After years of post-NAFTA trade torpor it was Harper who negotiated and agreed the Canada-European Union trade agreement (CETA) and Trans Pacific Partnership (TPP), and got trade deals with South Korea, Switzerland, Iceland, Norway, Lichtenstein, Peru, Colombia, Panama, Honduras and Jordan over the line. Existing trade deals were also modernized.

During the global economic recession of 2008-09 it was Canada and India that were front and centre in redrafting the regulatory framework via the G-20. It was Harper who then led the push for nations to get their spending in check to choke off the prospect of severe inflation at the Toronto G-20 meeting (inflation, it must be said, that never came, even after the flooring of interest rates and printing of money).
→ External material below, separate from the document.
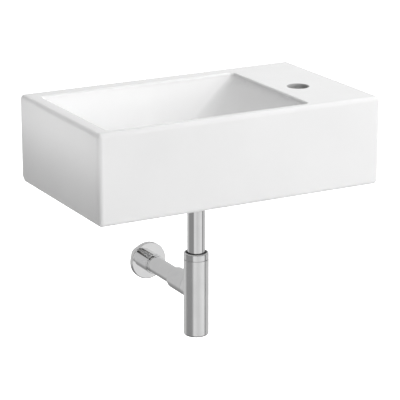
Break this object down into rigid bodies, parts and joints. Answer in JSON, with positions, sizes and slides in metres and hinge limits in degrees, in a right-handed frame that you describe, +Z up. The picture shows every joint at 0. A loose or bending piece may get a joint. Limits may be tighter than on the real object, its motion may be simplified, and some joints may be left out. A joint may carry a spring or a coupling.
{
  "type": "wall hung basin",
  "caption": "White ceramic wall hung basin with a sloped rectangular bowl and a tap ledge on the right, with click waste, chrome bottle trap and wall bolts.",
  "frame": {"origin": "on the basin's flat back face, midway between its two wall bolts", "axes": "+X to the right for someone facing the wall, +Y into the wall, +Z up"},
  "size_m": [0.55, 0.385, 0.4318],
  "materials": {
    "ceramic": "white gloss glaze",
    "nylon": "natural nylon",
    "zinc_steel": "zinc plated",
    "white_plastic": "satin",
    "black_rubber": "matt",
    "grey_rubber": "matt",
    "chrome": "polished",
    "brass": "turned",
    "spring_steel": "drawn wire",
    "black_plastic": "satin"
  },
  "bodies": {
    "basin": {"ceramic_basin": "ceramic", "wall_plugs": "nylon", "hanger_bolts": "zinc_steel", "fixing_sleeves": "white_plastic", "fixing_washers": "zinc_steel", "fixing_nuts": "zinc_steel", "waste_upper_seal": "white_plastic", "waste_body": "chrome", "latch_cartridge": "black_plastic", "latch_spring": "spring_steel", "waste_lower_seal": "black_rubber", "waste_slip_washer": "white_plastic", "waste_back_nut": "brass", "inlet_gasket": "black_rubber", "inlet_nut": "chrome", "inlet_tube": "chrome", "collar_nut": "chrome", "collar_slip_ring": "white_plastic", "collar_seal": "black_rubber", "trap_bottle": "chrome", "outlet_nut": "chrome", "outlet_slip_ring": "white_plastic", "outlet_seal": "black_rubber", "wall_arm": "chrome"},
    "plug": {"plug_cap": "chrome", "plug_seal": "black_rubber", "plug_stem": "brass"},
    "cleaning_thread": {"cleaning_seal": "black_rubber"},
    "cleaning_plug": {"cleaning_cap": "chrome"},
    "wall_rosette": {"rosette": "chrome", "rosette_ring": "grey_rubber"}
  },
  "joints": [
    {"name": "plug_lift", "type": "slide", "parent": "basin", "child": "plug", "axis": [0, 0, 1], "range_m": [0, 0.008], "deforming": ["latch_spring"]},
    {"name": "cleaning_plug_drop", "type": "slide", "parent": "basin", "child": "cleaning_thread", "axis": [0, 0, -1], "range_m": [0, 0.008]},
    {"name": "cleaning_plug_turn", "type": "hinge", "parent": "cleaning_thread", "child": "cleaning_plug", "pos_m": [-0.025, -0.193, -0.3073], "axis": [0, 0, -1], "range_deg": [0, 1441]},
    {"name": "rosette_slide", "type": "slide", "parent": "basin", "child": "wall_rosette", "axis": [0, -1, 0], "range_m": [0, 0.08]}
  ],
  "couplings": [
    {"joint": "cleaning_plug_turn", "follows": "cleaning_plug_drop", "rad_per_m": 3141.6}
  ]
}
And it was also Harper who got countries and individuals to stump up billions in contributions to combat maternal and newborn health in the midst of that recession.
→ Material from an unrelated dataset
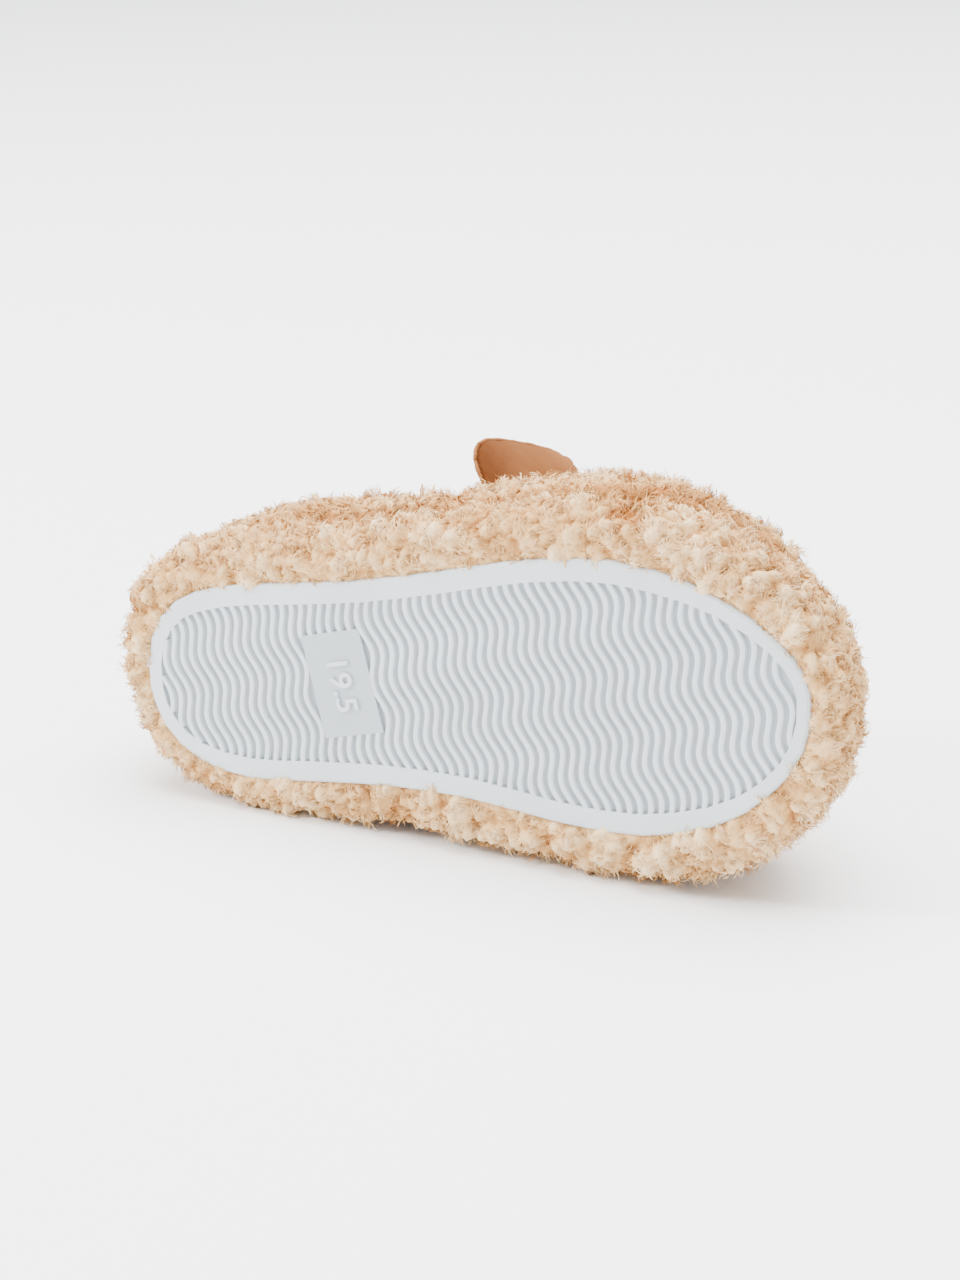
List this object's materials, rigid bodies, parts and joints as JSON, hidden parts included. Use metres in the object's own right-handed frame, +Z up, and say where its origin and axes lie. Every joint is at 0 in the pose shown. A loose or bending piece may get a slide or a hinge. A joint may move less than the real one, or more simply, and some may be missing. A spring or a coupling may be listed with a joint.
{
  "type": "plush slipper",
  "caption": "Child's closed-heel slipper in curly beige plush with two brown velvet ears and a pale rubber sole with wavy grooves, lying on its side.",
  "frame": {"origin": "middle of the bounding box, on the floor the shoe lies on", "axes": "+X towards the toe, -Y out of the sole, +Z up from the floor; the shoe lies on its medial side"},
  "size_m": [0.2278, 0.104, 0.1056],
  "materials": {
    "plush": "curly deep-pile plush over foam",
    "lining": "short soft pile",
    "ear_velvet": "short brushed velvet",
    "sole_rubber": "matt moulded"
  },
  "bodies": {
    "root": {"outsole": "sole_rubber", "platform": "plush", "upper": "plush", "insole": "lining", "ear_lateral": "ear_velvet", "ear_medial": "ear_velvet"}
  },
  "joints": []
}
READ MORE: Hush calls to ex-ambassadors: That old familiar feeling

Nor was the former prime minister afraid to stand up for allies and Canadian values.

At the 2012 Summit of the Americas it was Harper, not Barack Obama, who stood up on behalf of the United Kingdom to block a move by then Argentine President Cristina Fernandez to insert provocative language on the Falkland Islands into the summit declaration. In 2013 it was Harper who suggested the G-8 should become the G-7+1 in response to Vladimir Putin’s lone wolf support for the Assad regime in Syria. And it was Harper who told Putin to “get out of Ukraine” at the next year’s G-20 meeting in Australia. Harper even had the temerity to tell Saint Obama that he was making the wrong decision in holding up the Keystone XL pipeline.
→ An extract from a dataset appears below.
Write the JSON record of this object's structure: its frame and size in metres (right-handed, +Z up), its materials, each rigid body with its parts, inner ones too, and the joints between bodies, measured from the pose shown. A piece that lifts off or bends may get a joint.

Harper, as he loved to point out, wasn’t about to “go along to get along” as he felt too many of his predecessors had. None of Harper’s summit interventions against other participants made Canadian bureaucrats particularly comfortable. It certainly made for some awkward chat on the reception circuit. It might have even made Canada hated—gasp—by some.

Nor is there much evidence they were effective. While the Falklands remain British, Putin is still very much in the Ukraine and Syria is in its seventh year of hell.

For all of Harper’s conviction, Canada was—and still is—a middle power. Without the United States rowing in its direction, Canada doesn’t go far, something Harper understood and Trudeau is now discovering in spades. I can remember how angry Harper was at Obama for drawing what ended up being a meaningless red line on chemical weapons use in Syria; I can only imagine how frustrated Trudeau must be at Donald Trump’s crayon drawings all over the international order.

Of course, those crayon drawings are also why Trudeau has managed to achieve such a high profile on the international stage without having much in the way of results to justify it. Justin Trudeau the progressive is everything the intelligentsia love in a leader; Trump the populist is everything they hate. Trudeau receives plaudits from the commentariat for saying the right things even if he can’t then translate them into action. Canada’s impotence on the world stage at the moment is fairly complete.

Trudeau is an ardent environmentalist, yet the Paris Accord remains adrift and Canada still has no plan to hit its targets. Trudeau is a feminist, yet the world has become a decidedly a more masculine place. Thanks to Trudeau the G-8 is taking action on sidebar issues like plastic waste, but is nowhere on headline items like China’s aggression, including the abduction of two Canadians.

To his credit, Trudeau kept NAFTA largely free of harm and pushed CETA and the TPP over the line, but not before angering the members of the latter pact by trying to stuff his political agenda into the agreement at the last minute, a move that also killed any Trudeau trade plans with China before they started. The offensive trade agenda with the rest of the world is moribund.

Being on the margins of global events ought to anger a diplomatic corps eager to prove its mettle, but there is no sign of restiveness. Or—if China is the barometer—much in the way of activity. Which seems a bit backwards given that God’s Gift to Diplomacy is now apparently in charge of Canada’s foreign affairs machinery.

This ultra-passivity in the face of forces antithetical to Canada’s values suggests our diplomats are content with deploying rhetoric, and resolved to ineffectiveness in the wake of Trumpism. I don’t know if Stephen Harper could have gotten a different result but I would have paid good money to see him try and deal with the current global circumstance.

Because as it stands as we head into to this fall’s election Canada’s relationship with its strongest ally and biggest trading partner is wobbly. Its relationship with the world’s great emerging power is in the deep freeze. And its relationship with the world’s largest democracy has run into a “buzzsaw”.

It’s a sad state of (foreign) affairs and something no Canadian should applaud.